寿がきや食品は、スガキヤ再現商品以外にも、以前この連載でもご紹介した、名古屋名物「味噌煮込うどん」のインスタントや、最近だと「辛辛魚」というカップ麺でヒットを飛ばしています。
「スガキヤ」カップ麺と袋麺の内容物を確認
両者ともにノンフライ麺が入っていますが、麺量はカップ麺65グラムに対し袋麺は80グラムで、麺のボリュームにはだいぶ違いがあります。
袋麺の麺量はカップ麺で言うと大盛サイズくらいです。麺の形状にも違いがあり、袋麺の方はカップ麺に比べて細くて縮れが強く、ちょっと黄色が強いです。
かやくが入っているのはカップ麺のみで、袋麺で具が必要な場合は自分で用意する必要があります。今回は用意しませんでした。カップ麺には「後入れねぎ入隠し味」、袋麺には「かくし味」の袋が入っています。
カップ麺はまるでお店そのものの味!
実際にスガキヤのお店で食べたことある方ならわかるかと思いますが、この見た目、ほぼお店そのままです。スープの色、麺の形状、具の構成、どれをとってもスガキヤそのもの!
まろやかなでクセのない豚骨スープにほのかに魚介を効かせたスープです。
魚介+豚骨と言えば、カップ麺でもおなじみ「中華蕎麦とみ田」をはじめとする魚介がガツンと効いた魚介豚骨スープが流行りですが、今回のスープはそれとは違うやさしい味で、「かくし味」に入っている魚介の粉末で、風味を多少強調していました。お店に比べると魚介ちょっと強めに感じましたが、誤差の範囲でしょう。
さすが自分で自分を再現しているだけあって、おそらく使われている材料もほぼ同じなのでしょう。本家スガキヤ味にとても近いです。お店で器を替えて今回のスープが出てきても私には判別できる自信がありません。

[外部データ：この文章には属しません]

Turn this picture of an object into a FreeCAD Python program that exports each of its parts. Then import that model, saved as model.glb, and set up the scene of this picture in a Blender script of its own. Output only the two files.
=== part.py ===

麺は中太でストレートに近い形状のノンフライ麺です。見た目はお店の麺に近いですが、食べるとやや食感はかため。お店でかためを注文するか、カップ麺の湯戻しを5分より長くすると近くなるかもしれません。和風とんこつスープの中で程良く麺の味が感じられます。

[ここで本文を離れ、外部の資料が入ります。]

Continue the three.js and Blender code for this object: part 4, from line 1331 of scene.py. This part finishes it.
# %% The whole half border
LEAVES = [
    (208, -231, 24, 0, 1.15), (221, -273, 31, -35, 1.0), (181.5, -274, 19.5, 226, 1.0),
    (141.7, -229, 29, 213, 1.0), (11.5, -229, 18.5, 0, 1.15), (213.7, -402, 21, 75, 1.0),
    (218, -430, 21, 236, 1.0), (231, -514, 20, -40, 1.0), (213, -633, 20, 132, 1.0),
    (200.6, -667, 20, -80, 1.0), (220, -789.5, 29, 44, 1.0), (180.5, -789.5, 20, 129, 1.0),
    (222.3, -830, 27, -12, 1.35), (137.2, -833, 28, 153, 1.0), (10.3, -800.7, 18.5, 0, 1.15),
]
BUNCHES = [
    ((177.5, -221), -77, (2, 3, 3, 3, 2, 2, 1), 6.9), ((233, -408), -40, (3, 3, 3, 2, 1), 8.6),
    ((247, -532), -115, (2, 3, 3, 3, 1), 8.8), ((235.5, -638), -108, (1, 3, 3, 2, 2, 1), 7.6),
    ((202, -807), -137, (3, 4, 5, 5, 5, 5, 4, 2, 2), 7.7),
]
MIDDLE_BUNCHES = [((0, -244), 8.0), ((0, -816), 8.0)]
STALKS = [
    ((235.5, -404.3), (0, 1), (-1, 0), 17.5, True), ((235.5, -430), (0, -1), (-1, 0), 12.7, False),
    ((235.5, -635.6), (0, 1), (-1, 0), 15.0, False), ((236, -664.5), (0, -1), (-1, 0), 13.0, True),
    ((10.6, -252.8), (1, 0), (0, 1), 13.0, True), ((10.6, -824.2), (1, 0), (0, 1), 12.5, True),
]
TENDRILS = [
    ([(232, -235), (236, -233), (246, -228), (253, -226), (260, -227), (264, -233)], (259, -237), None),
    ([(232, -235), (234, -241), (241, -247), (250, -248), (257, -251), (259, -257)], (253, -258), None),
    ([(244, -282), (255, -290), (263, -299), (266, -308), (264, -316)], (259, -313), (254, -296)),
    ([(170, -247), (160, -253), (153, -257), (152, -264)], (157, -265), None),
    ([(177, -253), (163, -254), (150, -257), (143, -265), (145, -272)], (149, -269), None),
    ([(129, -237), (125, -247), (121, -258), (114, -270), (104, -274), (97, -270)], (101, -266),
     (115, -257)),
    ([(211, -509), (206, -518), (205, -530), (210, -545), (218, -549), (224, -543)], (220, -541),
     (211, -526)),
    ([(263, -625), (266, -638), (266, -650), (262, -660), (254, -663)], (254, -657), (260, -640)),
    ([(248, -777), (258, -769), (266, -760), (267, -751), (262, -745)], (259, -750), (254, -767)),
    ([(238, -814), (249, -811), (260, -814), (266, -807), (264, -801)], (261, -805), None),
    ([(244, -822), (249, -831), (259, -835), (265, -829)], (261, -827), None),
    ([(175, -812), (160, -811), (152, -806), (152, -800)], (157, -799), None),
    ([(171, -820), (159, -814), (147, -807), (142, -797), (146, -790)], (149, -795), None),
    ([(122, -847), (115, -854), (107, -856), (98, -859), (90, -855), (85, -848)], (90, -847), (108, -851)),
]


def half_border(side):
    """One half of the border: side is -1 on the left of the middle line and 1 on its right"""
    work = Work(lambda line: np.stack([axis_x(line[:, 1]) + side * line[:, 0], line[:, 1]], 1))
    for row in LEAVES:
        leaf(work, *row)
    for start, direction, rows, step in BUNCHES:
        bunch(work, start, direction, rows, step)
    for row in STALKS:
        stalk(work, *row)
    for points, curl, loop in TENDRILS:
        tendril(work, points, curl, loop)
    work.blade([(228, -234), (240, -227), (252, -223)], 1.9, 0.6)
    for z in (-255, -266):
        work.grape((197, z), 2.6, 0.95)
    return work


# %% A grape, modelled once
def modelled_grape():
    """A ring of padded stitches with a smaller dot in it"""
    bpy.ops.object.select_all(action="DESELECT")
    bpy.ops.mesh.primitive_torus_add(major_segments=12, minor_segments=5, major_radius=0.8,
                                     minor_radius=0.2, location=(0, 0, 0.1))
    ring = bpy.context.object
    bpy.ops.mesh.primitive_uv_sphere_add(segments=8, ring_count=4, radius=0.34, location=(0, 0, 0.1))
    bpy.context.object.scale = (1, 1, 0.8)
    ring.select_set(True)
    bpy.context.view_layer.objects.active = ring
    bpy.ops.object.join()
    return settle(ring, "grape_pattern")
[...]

麺量はそれほど多くないですが、お店の麺も1人前としてはちょっと少なめの軽食サイズなので、ボリュームも近いものがありそうです。
具は、チャーシューとメンマ、ねぎが入っていて、お店とまったく同じ組み合わせです。チャーシューはあまり肉感がなくてペラペラで、メンマもねぎもそれほど多く入っているわけではありませんが、お店の具もお世辞にもたくさん入っているとは言えず、ボリューム感も近いです。
単に徳島ラーメンを再現した本格的な味わいというだけでなく、インスタントのなつかしさを持ち合わせることで多くのファンに支持される味になっているのが、人気の秘訣なのかもしれませんね。
袋麺とカップ麺の違いは...
続いては袋麺。
具は入っていませんが、スープの色はスガキヤそのもの。
カップ麺に比べると魚介がちょっと弱いですが、別添の「かくし味」の粉末の量が少ないことが影響しているものと思われます。魚介と豚骨のバランスという点では、お店に近いのは袋麺でしょうか。

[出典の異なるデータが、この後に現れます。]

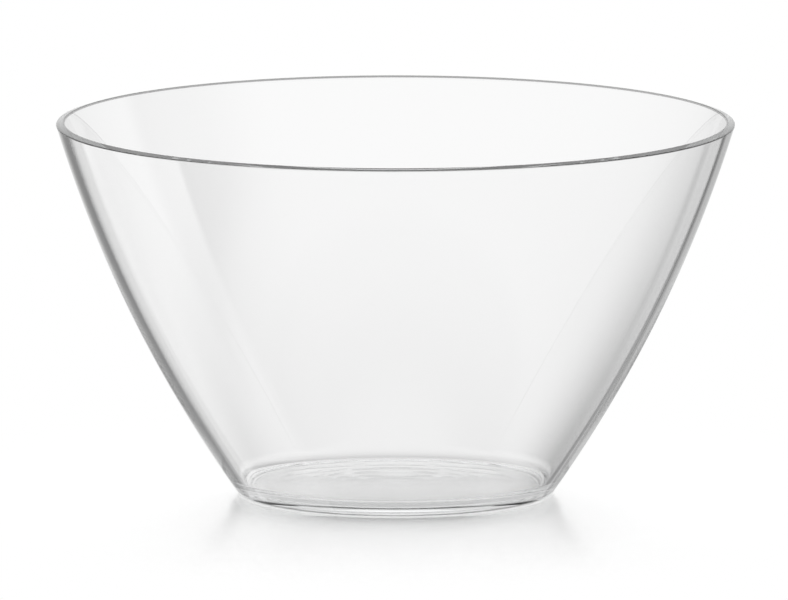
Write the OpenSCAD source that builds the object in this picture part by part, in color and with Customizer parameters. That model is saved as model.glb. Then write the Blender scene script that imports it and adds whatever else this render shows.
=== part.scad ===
// Deep round serving bowl, pressed in one piece from clear glass.
// Its axis is the z axis, and it stands on z = 0. All sizes are in millimetres.

/* [Rim] */
// Outside diameter of the rim, the widest part of the bowl
rim_d = 280; // [220:1:340]
// Height of the rim's inner edge above the surface that the bowl stands on
bowl_h = 155; // [110:1:190]
// Width of the rim's face, its two rounded edges included
rim_w = 3.6; // [2.6:0.1:6]
// Angle by which the rim's face falls towards the outside
rim_fall = 16; // [0:1:25]
// Radius of the two fire-polished edges of the rim
rim_edge_r = 0.5; // [0.3:0.1:1.2]

/* [Wall] */
// Radius of the long arc that the outside of the wall follows from base to rim
wall_curve_r = 540; // [420:10:800]
// Thickness of the wall half way up, square to its surface
wall_t = 3.5; // [2.6:0.1:5]
// Thickness of the wall just above the inside corner, square to its surface
low_wall_t = 4.2; // [3:0.1:7]

/* [Base] */
// Diameter of the flat that the bowl stands on, to where its outer edge starts to round
foot_d = 126; // [90:1:150]
// Radius of the rounded outer edge of the base
foot_edge_r = 3; // [1:0.1:6]
// Diameter of the shallow dish pressed into the underside
dish_d = 104; // [60:1:116]
// Depth of that dish in its middle
dish_h = 0.4; // [0.2:0.1:2]

/* [Inside] */
// Thickness of the floor of the bowl in its middle, over the dish
floor_t = 3.6; // [3:0.1:9]
// Radius of the shallow arc that the floor follows
floor_curve_r = 2700; // [700:50:4000]
// Radius of the corner in which the floor turns up into the wall
corner_r = 12; // [5:0.5:20]

/* [Hidden] */

// Facets of a full turn of the bowl, and of the small rounded edges
turn_fn = 180;
arc_fn = 720;
edge_fn = 96;

// How far the hollow is carried on above the rim, so that it cuts clean through
overrun = 5;

// A patch that clears a sharp corner reaches this many edge radii from the arc's centre
reach_share = 2;

// Point at distance pr from p and qr from q, on the left of the line from p to q
function meet(p, pr, q, qr) =
    let (d = norm(q - p))
    let (along = (pr * pr - qr * qr + d * d) / (2 * d))
    let (across = sqrt(pr * pr - along * along))
    let (u = (q - p) / d)
    p + along * u + across * [-u.y, u.x];

// Unit vector from p to q
function toward(p, q) = (q - p) / norm(q - p);

down = [0, -1];

// Directions square to the rim's face and along it towards the outside
face_up = [sin(rim_fall), cos(rim_fall)];
face_out = [cos(rim_fall), -sin(rim_fall)];

// Centres of the small arcs, as [distance from the axis, height]
face_w = rim_w - 2 * rim_edge_r;
rim_out = [rim_d / 2 - rim_edge_r, bowl_h - rim_edge_r + face_w * face_out.y];
rim_in = rim_out - face_w * face_out;
foot = [foot_d / 2, foot_edge_r];

// The outside arc touches the outer edge of the rim and the edge of the base
outside = meet(foot, wall_curve_r - foot_edge_r, rim_out, wall_curve_r - rim_edge_r);

// The floor is an arc round a point high on the axis
floor_top = dish_h + floor_t;
floor_centre = [0, floor_top + floor_curve_r];

// The inside corner touches the floor and leaves the wall its lower thickness
corner = meet(
    floor_centre, floor_curve_r - corner_r,
    outside, wall_curve_r - low_wall_t - corner_r
);

// The inside arc bends a little more than the outside, to thin the wall half way up
inside_span = norm(rim_in - corner);
mean_t = (rim_w + low_wall_t) / 2;
inside_r = 1 / (1 / wall_curve_r + 8 * (mean_t - wall_t) / (inside_span * inside_span));
inside = meet(corner, inside_r - corner_r, rim_in, inside_r + rim_edge_r);

// Radius of the dish in the underside, a slice of a very large ball
dish_r = (dish_d * dish_d / 4 + dish_h * dish_h) / (2 * dish_h);

// Disc of radius r round a centre in the profile's plane
module disc(centre, r, facets) {
    translate(centre)
        circle(r, $fn = facets);
}

// Rounds the sharp corner of its children that lies between directions a and b
// from the centre, where the arc of radius r touches both sides of the corner
module round_corner(centre, r, a, b) {
    difference() {
        children();
        polygon([
            centre,
            centre + reach_share * r * a,
            centre + reach_share * r * (a + b),
            centre + reach_share * r * b
        ]);
    }
    disc(centre, r, edge_fn);
}

// Everything above the line of the rim's face, from far inside to far outside
module above_rim() {
    start = rim_in + rim_edge_r * face_up;
    polygon([
        start - rim_d * face_out,
        start + rim_d * face_out,
        start + rim_d * (face_out + face_up),
        start - rim_d * (face_out - face_up)
    ]);
}

// Profile of the bowl as a filled body: base, long outer arc and falling rim face
module outer_profile() {
    round_corner(foot, foot_edge_r, toward(outside, foot), down)
        round_corner(rim_out, rim_edge_r, toward(outside, rim_out), face_up)
            difference() {
                intersection() {
                    square([rim_d, bowl_h + overrun]);
                    disc(outside, wall_curve_r, arc_fn);
                }
                above_rim();
            }
}

// Profile of the space inside: shallow floor, rounded corner and long inner arc
module inner_profile() {
    round_corner(corner, corner_r, toward(inside, corner), toward(floor_centre, corner))
        intersection() {
            square([rim_d, bowl_h + overrun]);
            disc(inside, inside_r, arc_fn);
            disc(floor_centre, floor_curve_r, arc_fn);
        }
}

// Profile of the glass itself
module glass_profile() {
    round_corner(rim_in, rim_edge_r, toward(rim_in, inside), face_up)
        difference() {
            outer_profile();
            inner_profile();
            disc([0, dish_h - dish_r], dish_r, arc_fn);
        }
}

// The whole bowl is one piece of glass
module bowl() {
    color([0.80, 0.90, 0.90, 0.55])
        rotate_extrude($fn = turn_fn)
            glass_profile();
}

bowl();
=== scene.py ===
import math

import bpy
import numpy as np
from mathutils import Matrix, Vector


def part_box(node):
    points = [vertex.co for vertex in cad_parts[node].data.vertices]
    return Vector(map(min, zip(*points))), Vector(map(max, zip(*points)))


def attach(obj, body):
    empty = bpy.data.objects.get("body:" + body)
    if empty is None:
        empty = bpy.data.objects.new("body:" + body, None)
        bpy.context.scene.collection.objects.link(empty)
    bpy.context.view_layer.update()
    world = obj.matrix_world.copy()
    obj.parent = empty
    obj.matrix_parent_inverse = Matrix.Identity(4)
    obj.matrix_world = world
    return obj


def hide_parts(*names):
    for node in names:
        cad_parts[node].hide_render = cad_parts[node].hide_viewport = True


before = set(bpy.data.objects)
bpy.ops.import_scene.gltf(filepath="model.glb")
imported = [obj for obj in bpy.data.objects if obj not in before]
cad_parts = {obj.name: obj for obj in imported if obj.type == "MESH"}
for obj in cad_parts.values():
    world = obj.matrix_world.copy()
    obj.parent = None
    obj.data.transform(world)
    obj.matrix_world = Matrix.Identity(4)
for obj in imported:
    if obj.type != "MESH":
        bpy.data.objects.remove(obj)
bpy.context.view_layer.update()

# The camera. The photograph shows the bowl from a little above its rim through a very
# long lens, so the rim's and the base's ellipses have nearly the same shape.
view_elevation = math.radians(8.411)
view_distance = 11.5
view_width = 0.32532
aim = (-0.00062, 0.0, 0.08048)
sensor = 36.0

camera = bpy.data.objects.new("camera", bpy.data.cameras.new("camera"))
bpy.context.scene.collection.objects.link(camera)
bpy.context.scene.camera = camera
camera.data.sensor_width = sensor
camera.data.lens = sensor * view_distance / view_width
camera.data.clip_start = 0.1
camera.data.clip_end = 100.0
camera.location = (
    aim[0],
    aim[1] - view_distance * math.cos(view_elevation),
    aim[2] + view_distance * math.sin(view_elevation),
)
camera.rotation_euler = (math.pi / 2 - view_elevation, 0.0, 0.0)


# The studio round the table, as the world. The camera sees plain white. Glass and gloss see
# a white table that is dimmer in the gaps between eight lights, a white panel on the left with
# a dark flag beside it, a dim right side, a bright room over it and the dark behind the camera.
def link_chain(tree, *sockets):
    """Links sockets in pairs: the first to the second, the third to the fourth and so on."""
    for source, target in zip(sockets[::2], sockets[1::2]):
        tree.links.new(source, target)


def feed(tree, socket, value):
    """Puts a number into a socket, or links another socket to it."""
    if hasattr(value, "links"):
        tree.links.new(value, socket)
    else:
        socket.default_value = value


def maths(tree, operation, a, b=0.0):
    """A Math node on two numbers or sockets."""
    node = tree.nodes.new("ShaderNodeMath")
    node.operation = operation
    feed(tree, node.inputs[0], a)
    feed(tree, node.inputs[1], b)
    return node.outputs[0]


def both(tree, a, b):
    """The product of two masks."""
    return maths(tree, "MULTIPLY", a, b)


def ramp(tree, value, start, end, before, after):
    """Goes from before to after in a smooth step, while value goes from start to end."""
    node = tree.nodes.new("ShaderNodeMapRange")
    node.interpolation_type = "SMOOTHSTEP"
    node.inputs["From Min"].default_value = start
    node.inputs["From Max"].default_value = end
    feed(tree, node.inputs["Value"], value)
    feed(tree, node.inputs["To Min"], before)
    feed(tree, node.inputs["To Max"], after)
    return node.outputs["Result"]


def rising(tree, value, start, end):
    """A mask that goes from 0 to 1 in a smooth step, while value goes from start to end."""
    return ramp(tree, value, start, end, 0.0, 1.0)


def falling(tree, value, start, end):
    """A mask that goes from 1 to 0 in a smooth step, while value goes from start to end."""
    return ramp(tree, value, start, end, 1.0, 0.0)


def window(tree, value, start, end, soft_start, soft_end):
    """A mask that is 1 from start to end, with edges that are soft outwards."""
    rise = rising(tree, value, start - soft_start, start)
    return both(tree, rise, falling(tree, value, end, end + soft_end))


def blend(tree, share, a, b):
    """a * (1 - share) + b * share, for numbers or sockets."""
    node = tree.nodes.new("ShaderNodeMix")
    node.data_type = "FLOAT"
    feed(tree, node.inputs["Factor"], share)
    feed(tree, node.inputs["A"], a)
    feed(tree, node.inputs["B"], b)
    return node.outputs["Result"]


world = bpy.data.worlds.new("studio")
bpy.context.scene.world = world
world.use_nodes = True
tree = world.node_tree
tree.nodes.clear()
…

ただ、麺とスープを一緒に煮込むことから、カップ麺やお店のラーメンに比べると、麺の味がスープに溶け出して雑味となり、カップ麺の方がスープの味がスッキリ感じられました。
両者並べて食べ比べなければわからないような違いではあります。
麺はカップ麺やお店に比べるとひとまわり細い上に縮れも強いため、再現性は一歩後退しているように感じられます。食感もカップ麺よりさらにコシが強いため、やわらかい食感のお店の麺とはだいぶかけ離れている印象でした。
こんなことを言うと怒られるのかもしれませんが、お店とだいぶ離れた麺ではあっても、再現性を抜きにすれば袋麺の麺が本格的な食感でいちばんおいしいのではないかと思います。
離れていても楽しめる名古屋めしとしておすすめ
名古屋のソウルフード「スガキヤ」を再現したカップ麺と袋麺を食べてきましたが、さすが自分で自分の再現をしているだけあって、再現性の高さは群を抜いています。
もちろん、お店のラーメンが330円と安価で、再現するのにそれほどハードルが高くないことも要因として考えられます。
最近は名古屋めしの中で台湾ラーメンや台湾まぜそばの隆盛が著しく、まるで信長陣営における秀吉のような急成長ぶりですが、旧臣的な存在の「スガキヤ」も、おそらくは佐久間信盛や柴田勝家とは違って滅亡してしまうことなく続いていくものと思われます。
再現性の高いカップ麺と袋麺は、遠くにいても楽しめる名古屋めしとしておすすめしたいです。